When creating an inference experiment, keep the following information in mind:
-
Traffic sampling percentage – Sampling 100 percent of the inference requests lets you validate that your shadow variant can handle production traffic when promoted. You may start off with a lower traffic sampling percentage and dial up as you gain confidence in your variant, but it is best practice to ensure that you’ve increased the traffic to 100 percent prior to promotion.
-
Instance type – Unless you are using shadow variants to evaluate alternate instance types or sizes, we recommend that you use the same instance type, size, and count so that you can be certain that your shadow variant can handle the volume of inference requests after you promote it.
-
Auto scaling – To ensure that your shadow variant can respond to spikes in the number of inference requests or changes in inference requests patterns, we highly recommend that you configure autoscaling on your shadow variants. To learn how to configure autoscaling, see Automatic scaling of Amazon SageMaker AI models.
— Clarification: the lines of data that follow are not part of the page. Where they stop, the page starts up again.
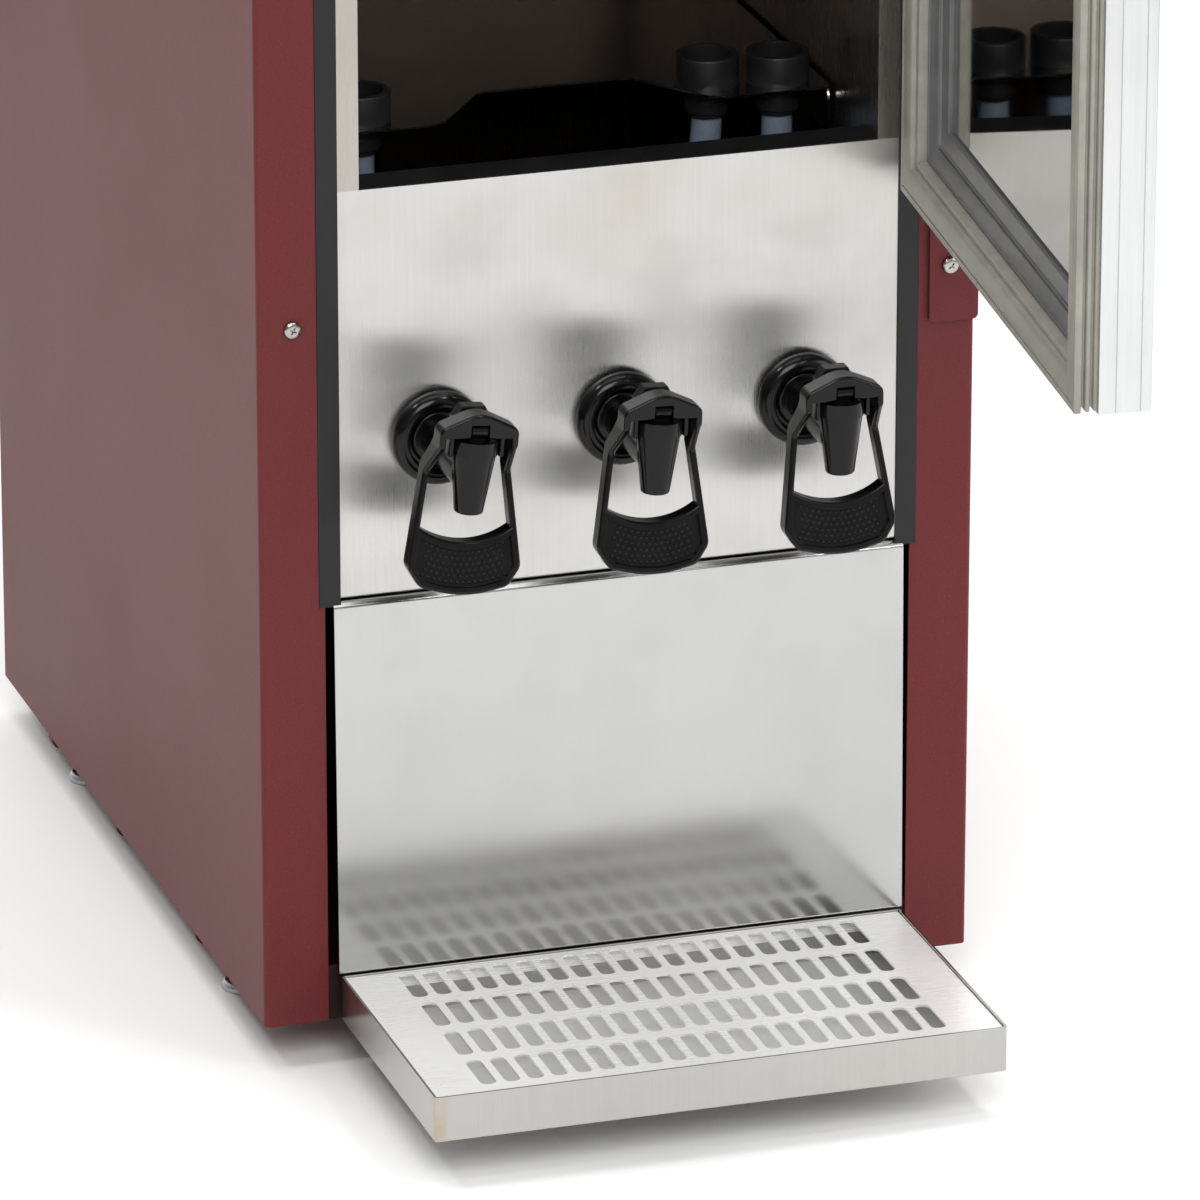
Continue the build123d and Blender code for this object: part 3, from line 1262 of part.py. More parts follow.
# Rear controls: mains inlet with a rocker switch, thermostat with its knob
body_half = inlet_hole[0] / 2 - inlet_clearance
body_rise = inlet_hole[1] / 2 - inlet_clearance
window_half = rocker_width / 2 + rocker_clearance
window_rise = rocker_height / 2 + rocker_clearance
socket_z = inlet_z - inlet_height / 4
window_z = inlet_z + inlet_height / 4
outside = cabinet_depth + inlet_flange
with BuildPart() as inlet_module:
    slab(control_x - inlet_width / 2, control_x + inlet_width / 2, cabinet_depth,
         cabinet_depth + inlet_flange, inlet_z - inlet_height / 2, inlet_z + inlet_height / 2)
    fillet(inlet_module.edges().filter_by(Axis.Y), inlet_corner)
    slab(control_x - body_half, control_x + body_half, cabinet_depth - inlet_body_depth, cabinet_depth,
         inlet_z - body_rise, inlet_z + body_rise)
    slab(control_x - socket_width / 2, control_x + socket_width / 2, outside - socket_recess,
         outside + overcut, socket_z - socket_height / 2, socket_z + socket_height / 2, Mode.SUBTRACT)
    slab(control_x - window_half, control_x + window_half, outside - rocker_depth, outside + overcut,
         window_z - window_rise, window_z + window_rise, Mode.SUBTRACT)
    for dx, dz in ((-blade_spread, blade_rise), (blade_spread, blade_rise), (0, -blade_rise)):
        slab(control_x + dx - blade_width / 2, control_x + dx + blade_width / 2,
             outside - socket_recess, outside - blade_recess, socket_z + dz - blade_height / 2,
             socket_z + dz + blade_height / 2)
save(inlet_module.part, "inlet_module")

rocker_pivot_y = outside - rocker_sink
rocker_half = rocker_height / 2 - rocker_end
with BuildPart() as power_rocker:
    with BuildSketch(Plane((control_x, rocker_pivot_y, window_z), x_dir=(0, 1, 0), z_dir=(1, 0, 0))):
        with BuildLine():
            Polyline((-rocker_sink, 0), (0, rocker_half), (rocker_sink + rocker_crest, rocker_half),
                     (rocker_sink + rocker_valley, 0), (rocker_sink + rocker_crest, -rocker_half),
                     (0, -rocker_half), close=True)
        make_face()
    extrude(amount=rocker_width / 2, both=True)
    fillet(power_rocker.edges().filter_by(Axis.X), rocker_valley)
rocker = power_rocker.part.rotate(Axis((control_x, rocker_pivot_y, window_z), (1, 0, 0)), rocker_tilt)
save(rocker, "power_rocker")

shaft_hole = knob_shaft_diameter + 2 * running_clearance
knob_seat = cabinet_depth + knob_seat_gap
knob_face = knob_seat + knob_height
with BuildPart() as thermostat:
    with Locations((control_x, shell_rear - thermostat_size[1] / 2, knob_z)):
        Box(*thermostat_size)
    fillet(thermostat.edges().filter_by(Axis.Y), thermostat_corner)
    rod_y(control_x, knob_z, shell_rear - knob_shaft_depth - overcut, cabinet_depth, shaft_hole,
          Mode.SUBTRACT)
save(thermostat.part, "thermostat")

with BuildPart() as thermostat_knob:
    rod_y(control_x, knob_z, shell_rear - knob_shaft_depth, knob_seat, knob_shaft_diameter)
    rod_y(control_x, knob_z, knob_seat, knob_face, knob_diameter)
    chamfer(thermostat_knob.edges().filter_by(GeomType.CIRCLE).sort_by(Axis.Y)[-1], knob_edge)
    with Locations(Plane((control_x, knob_seat, knob_z), x_dir=(1, 0, 0), z_dir=(0, 1, 0))):
        with PolarLocations(knob_diameter / 2 + grip_stand_off, knob_grips):
            Cylinder(grip_diameter / 2, 3 * knob_height, mode=Mode.SUBTRACT)
    slab(control_x - mark_width / 2, control_x + mark_width / 2, knob_face - mark_depth,
         knob_face + overcut, knob_z + mark_start, knob_z + knob_diameter / 2, Mode.SUBTRACT)
save(thermostat_knob.part, "thermostat_knob")
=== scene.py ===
"""Looks of the countertop wine dispenser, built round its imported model. Metres, model's frame."""
import json
from math import cos, radians, sin, sqrt, tan, tau

import bmesh
import bpy
from mathutils import Matrix, Vector


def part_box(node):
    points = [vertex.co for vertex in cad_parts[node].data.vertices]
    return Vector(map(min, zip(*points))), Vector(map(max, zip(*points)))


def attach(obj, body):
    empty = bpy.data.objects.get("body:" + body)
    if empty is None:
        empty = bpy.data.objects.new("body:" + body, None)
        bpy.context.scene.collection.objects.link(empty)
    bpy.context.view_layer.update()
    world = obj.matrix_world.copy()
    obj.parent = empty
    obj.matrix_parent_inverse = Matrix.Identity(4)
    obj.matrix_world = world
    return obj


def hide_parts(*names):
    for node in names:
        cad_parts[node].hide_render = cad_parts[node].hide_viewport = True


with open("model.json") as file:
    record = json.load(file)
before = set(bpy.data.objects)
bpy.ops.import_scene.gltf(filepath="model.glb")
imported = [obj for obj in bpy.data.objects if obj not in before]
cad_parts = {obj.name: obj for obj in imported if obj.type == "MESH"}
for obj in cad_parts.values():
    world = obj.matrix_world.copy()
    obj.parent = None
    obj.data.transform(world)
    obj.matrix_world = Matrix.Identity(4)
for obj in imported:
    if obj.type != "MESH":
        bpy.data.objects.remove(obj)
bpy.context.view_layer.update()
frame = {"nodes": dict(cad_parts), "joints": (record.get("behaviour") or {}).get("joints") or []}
nodes = frame["nodes"]
joints = {joint["name"]: joint for joint in frame["joints"]}

mm = 0.001
X, Y, Z = range(3)
TAP_SIDES = ("left", "middle", "right")
panel_low, panel_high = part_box("tap_panel")
# On the counter, under the middle of the front plane
FRONT = Vector(((panel_low.x + panel_high.x) / 2, panel_low.y, 0.0))

# Camera: the photograph's view in a square frame; its place is given from FRONT
VIEW_YAW = -17.6716
VIEW_PITCH = 20.5034
VIEW_ROLL = 0.039
VIEW_PLACE = (-1.47824, -4.60683, 2.04629)
VIEW_LENS = 303.315
SENSOR = 36.0

# Colours, linear
BURGUNDY = (0.112, 0.0165, 0.0180)
BURGUNDY_DUST = (0.118, 0.0205, 0.0220)
# Painted shade: the base pan's front wall, near-black where shadow falls in the gap behind the
# front
PAN_FRONT_SHADE = (0.008, 0.005, 0.005)
TRAY_STAIN = (0.50, 0.43, 0.34)
TRAY_FLOOR = (0.92, 0.92, 0.91)
WELD_BROWN = (0.42, 0.30, 0.17)
CHAMBER_DEPTH = (0.075, 0.060, 0.050)
PALE_FLOOR = (0.93, 0.93, 0.925)

# Noise scales: the features are about 1/scale metres wide
CLOUDS = 9.0
STAINS = 6.0
BLOTCHES = 22.0
PATCHES = 45.0
MOTTLE = 60.0
SPECKS = 900.0
STREAKS = 5200.0
COARSE_STREAKS = 900.0
NOISE_SPAN = (0.3, 0.7)         # most of a noise's values lie between these
STREAK_STRETCH = 0.012          # a streak's scale along the brushing direction
OFF_AXIS = (0.031, 0.043, 0.037)    # keeps a brushing direction off every sheet's normal


def scaled(colour, share):
    """A lighter or darker shade of a colour."""
    return tuple(channel * share for channel in colour)


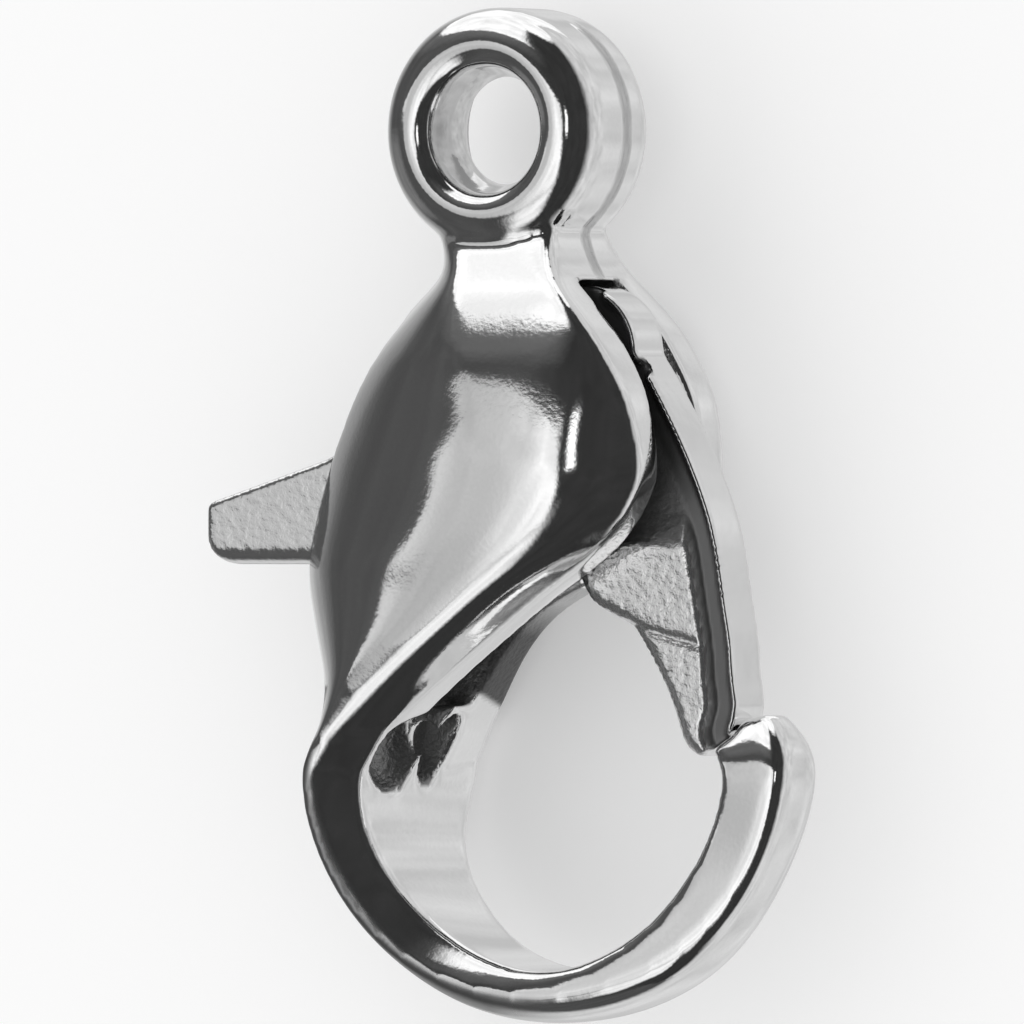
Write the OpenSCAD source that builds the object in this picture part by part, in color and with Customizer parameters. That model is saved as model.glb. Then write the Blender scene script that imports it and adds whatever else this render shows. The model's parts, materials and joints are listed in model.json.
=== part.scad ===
// Lobster clasp for a chain: a cast body with an eye and a hook, and a lever that closes the hook.
// It lies on its back: +Y points to the eye, +X to the gate's side, +Z is the front.
// The shapes are drawn round the eye's centre and the body's middle plane, then set down on the back.

/* [Overall] */
// From the eye's centre to the hook's lowest edge
reach = 13.2; // [12.8:0.02:13.6]
// From the eye's axis to the left edge of the dome
left_reach = 3.18; // [3:0.02:3.4]
// From the eye's axis to the hook's right edge
right_reach = 4.86; // [4.7:0.02:5]
// From the eye's axis to the cheeks' right rim
rim_reach = 2.8; // [2.6:0.02:2.9]

/* [Eye] */
// Outer diameter of the eye
eye_d = 3.6; // [3.4:0.02:3.8]
// Bore of the eye
eye_bore = 1.6; // [1.4:0.02:1.8]
// Thickness of the eye over its crest
eye_t = 1.8; // [1.6:0.02:1.9]
// Diameter of the crest on the eye's front
crest_d = 2.4; // [2.2:0.02:2.6]
// How far the front falls from the crest to the bore and to the outer edge
crest_drop = 0.16; // [0.1:0.02:0.2]
// Length of the straight bore, behind its front mouth
bore_land = 0.46; // [0.4:0.02:0.6]
// Diameter of the bore's wide mouth at the back
mouth_d = 2.8; // [2.4:0.02:2.9]
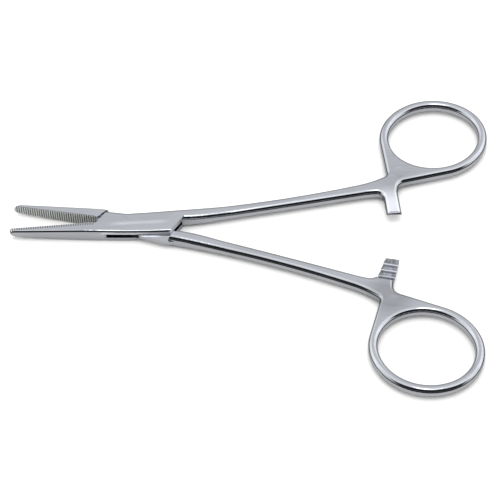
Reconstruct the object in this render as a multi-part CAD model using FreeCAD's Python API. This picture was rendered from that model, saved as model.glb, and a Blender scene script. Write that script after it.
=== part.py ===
import FreeCAD, Part
import math
import os

os.makedirs("parts", exist_ok=True)

# All sizes in millimetres. Each arm is drawn lying flat in its own closed frame: the pin
# is the origin, the jaw points along -X with its gripping face on the line y = 0, and the
# finger ring lies on the +Y side. Z runs across the flat, with z = 0 halfway up.

# Pose of the finished part
half_opening_deg = 7.2          # each arm is turned this far from the closed pose

# Thickness across the flat
box_thickness = 3.9
jaw_tip_thickness = 2.1
handle_thickness = 3.1          # shank, web and ring
bend_radius = 60.0              # where the flat of the box runs into jaw and shank
flat_run_front = 2.0            # how far that flat goes on past the plates
flat_run_rear = 3.0

# Jaws
jaw_reach = 29.5                # pin to jaw tip
jaw_tip_width = 1.0
jaw_root_width = 3.1
jaw_nose = 1.3                  # length of the rounded end of the tip
serration_pitch = 0.6
serration_depth = 0.25
serration_heel = 0.6            # left plain between the last tooth and the box
jaw_face_gap = 0.03             # left between the meshed faces when the jaws are shut

# Box lock
box_front_inner = 7.2           # pin to the front edge of the plates, at the jaw face
box_front_outer = 4.4           # the same edge at the side of the box
box_rear_inner = 14.6           # pin to the rear edge of the plates, at the crotch
box_rear_outer = 11.5
box_shoulder = 3.95             # half width of the box at its two shoulders
box_waist = 2.95                # half width of the box beside the pin
box_waist_x = 0.5
slot_height = 1.24
slot_wall_front = 4.6           # where the slot's end walls come out of the box
slot_wall_rear = 4.8
slot_side = 3.35                # half width at which those two places are given
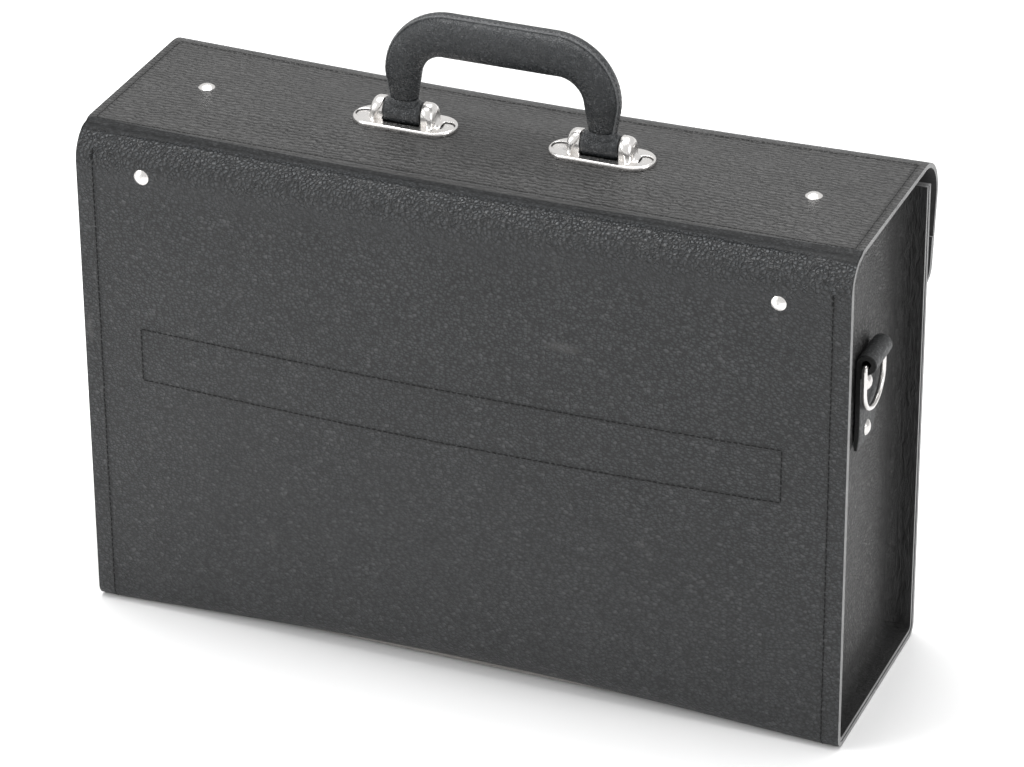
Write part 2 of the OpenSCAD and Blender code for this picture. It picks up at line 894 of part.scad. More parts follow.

If you have configured autoscaling, you can also validate changes to autoscaling policies without causing impact to users.
-
Metrics monitoring – After you initiate a shadow experiment and have sufficient invocations, monitor the metrics dashboard to ensure that the metrics such as latency and error rate are within acceptable bounds. This helps you catch misconfigurations early and take corrective action. For information about how to monitor the metrics of an in-progress inference experiment, see How to view, monitor, and edit shadow tests.